前回、住宅ローン控除が利用できる人の「適用要件」についてお話ししました。
では、その人達は一体いくら取り戻せるのかを解説していきます。
住宅ローン控除で一点注意しなくてはならないのは、「家を買えば毎年40万円もらえる」と誤解している人がいることです。
実は住宅ローン控除は「税金の控除」です。財源は自分が支払った税金です。給付金や助成金などと違って「もらえるお金」ではなく、あくまで支払い済みの税金を取り戻すものです。
住宅ローンの「年末残高証明書」とは?
あなたが取り戻せる税金を計算するときに、その計算根拠となる大事な書類が「年末残高証明書」です。これは、昨年の年末時点で「あなたが借入れた住宅ローンがいくら残っているのか?」を記載した書類です。(書類名は金融機関によって異なります。「住宅ローン残高証明書」「住宅取得金に係る借入金の年末残高証明書」「融資残高証明書」・・・などがあります。)
ここでいう残高とは、住宅ローンの返済が始まり、借入れ当初から少し減っているはずの「元金」です。
住宅ローン控除では、この年末残高の1%を10年間返します、という制度です。
ただし、「上限4,000万円」という制約があります。
つまり、4,000万円×1%=40万円 となり、最大でも取り戻せる金額は年間40万円となります。
(もうすぐ消費税が10%に上がりますが、上記の内容は消費税率8%で住宅を取得した人に適用されます。)
住宅ローンを5,000万円借入れした人で年末残高が4,000万円を超えていた場合は、その超えてしまっている部分については残念ながら対象外です。
まず「年末残高×1%」が簡単に計算できると思います。
住宅ローン控除がを始めて利用する人にとっては、昨年返済がスタートしたばかりですので、そこまで借入れ元金は減っていないでしょう。
例えば3,500万円の住宅ローンを借入れした人であれば、ざっくりと35万円弱・・・という感じです。
源泉徴収票を見てみよう
ここで、あなたの最新の源泉徴収票を確認してみましょう。昨年1年分の給与収入が書いてある源泉徴収票です。この書類の中に「源泉徴収額」という欄があります。この欄に記載されている数字は、あなたが昨年1年間に納めた「所得税」の金額です。
この金額こそが、住宅ローン控除で取り戻すことのできる税金なのです!!
この時に是非確認していただきたいのが、「年末残高×1%」と「源泉徴収額」どちらが多いか?ということです。
実は、住宅ローン控除で取り戻せるのはあなたが支払った所得税の金額までです。つまり源泉徴収額で頭打ちなのです。
先程の例で言うと、3,500万円借入れしたからざっくり35万円弱戻ってくるはず。
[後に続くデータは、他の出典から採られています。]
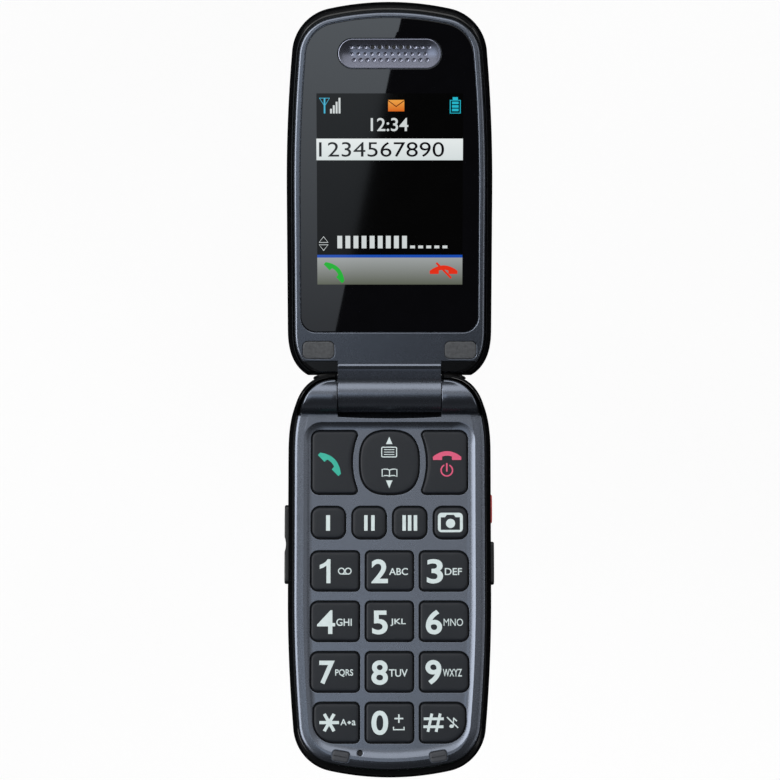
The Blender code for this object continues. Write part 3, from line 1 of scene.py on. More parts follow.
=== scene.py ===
"""Open clamshell phone: its looks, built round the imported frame.

Shapes are worked out in millimetres. The base uses (across, distance from the hinge
axis towards the keypad's end, up); the lid uses (across, distance from the hinge axis
along the lid, out of its window side). Each mesh is put into the frame's metres as it
is made.
"""

from __future__ import annotations

import json
import logging
import math
from collections.abc import Callable, Sequence
from dataclasses import dataclass, field
from enum import Enum
from functools import partial

import bmesh
import bpy
import numpy as np
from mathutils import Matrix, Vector
from mathutils.geometry import tessellate_polygon

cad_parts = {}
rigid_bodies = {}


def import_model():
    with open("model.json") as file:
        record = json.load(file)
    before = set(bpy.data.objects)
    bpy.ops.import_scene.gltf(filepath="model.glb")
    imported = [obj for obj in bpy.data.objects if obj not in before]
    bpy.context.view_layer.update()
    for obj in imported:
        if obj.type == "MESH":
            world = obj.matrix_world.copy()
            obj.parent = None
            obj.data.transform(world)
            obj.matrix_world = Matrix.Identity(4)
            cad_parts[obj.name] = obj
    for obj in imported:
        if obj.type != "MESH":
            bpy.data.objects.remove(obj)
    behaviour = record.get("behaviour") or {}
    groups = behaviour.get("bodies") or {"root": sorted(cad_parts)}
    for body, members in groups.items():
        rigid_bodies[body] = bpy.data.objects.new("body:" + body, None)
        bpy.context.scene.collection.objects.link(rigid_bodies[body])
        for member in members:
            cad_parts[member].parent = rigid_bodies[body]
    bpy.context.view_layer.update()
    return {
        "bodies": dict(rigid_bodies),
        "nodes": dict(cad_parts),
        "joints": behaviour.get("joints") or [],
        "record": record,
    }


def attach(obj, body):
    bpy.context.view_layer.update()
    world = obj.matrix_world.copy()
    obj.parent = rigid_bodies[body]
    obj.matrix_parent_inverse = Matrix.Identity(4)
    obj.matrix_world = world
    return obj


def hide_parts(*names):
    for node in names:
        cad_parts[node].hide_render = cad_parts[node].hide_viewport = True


LOG = logging.getLogger("phone")
Array = np.ndarray
Pair = tuple[float, float]
Rows = Sequence[Pair] | Array
Colour = tuple[float, float, float]
Ring = Callable[[float], Array]
MM = 0.001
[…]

しかしあなたの源泉徴収額が30万円であれば、「取り戻せるのは30万円まで」となります。
最初にお話した「自分が支払った税金を取り戻す」というのは、まさにこれです。
元々納めていない部分のお金は財源がないので取り戻すことは出来ません。
逆にあなたの源泉徴収額が40万円だったとしましょう。この場合は、住宅ローン控除の金額の方が少ないので、「年末残高×1%」の金額を満額取り戻すことが出来ます。
控除しきれなかった部分は住民税から控除出来る!
所得税の金額が控除となる金額より少なかった場合。
「35万円戻ると思っていたのに30万円が限度か・・・」とガッカリしてしましますが、実は控除しきれなかった残りの部分については、なんと住民税で控除(上限あり)で取り戻せるのです!
具体的には 所得税の課税総所得金額等 × 7% (最高136,500円) となります。
最高136,500円ですから、先程の5万円は全額取り戻せるということになりますね。
住民税の控除部分については、一部の例外を除き自動的に行われるので改めて市町村に住民税の申告をする必要はありません。
今回確定申告をすることで、翌年度の住民税は住宅ローン控除後の金額が天引きされます。所得税部分の控除とは別に、「住民税が安くなる」という控除なので実感が湧きにくいかもしれません。
住宅ローン控除の1年目のみ確定申告で手続きをしますが、その先はどうしたら良いでしょう。
2年目以降の控除については、毎年勤務先で行なっているはずの「年末調整」で手続きします。
生命保険などの控除証明書と一緒に、住宅ローンの残高証明書を提出しましょう。
その際には、併せて「住宅借入金等特別控除証明書」を1枚忘れずに提出して下さい。
これは、確定申告をすると税務署から送られてくる書類です。住宅ローン控除の残りの9年分が一度に送られてくるので無くさないように保管しておきましょう。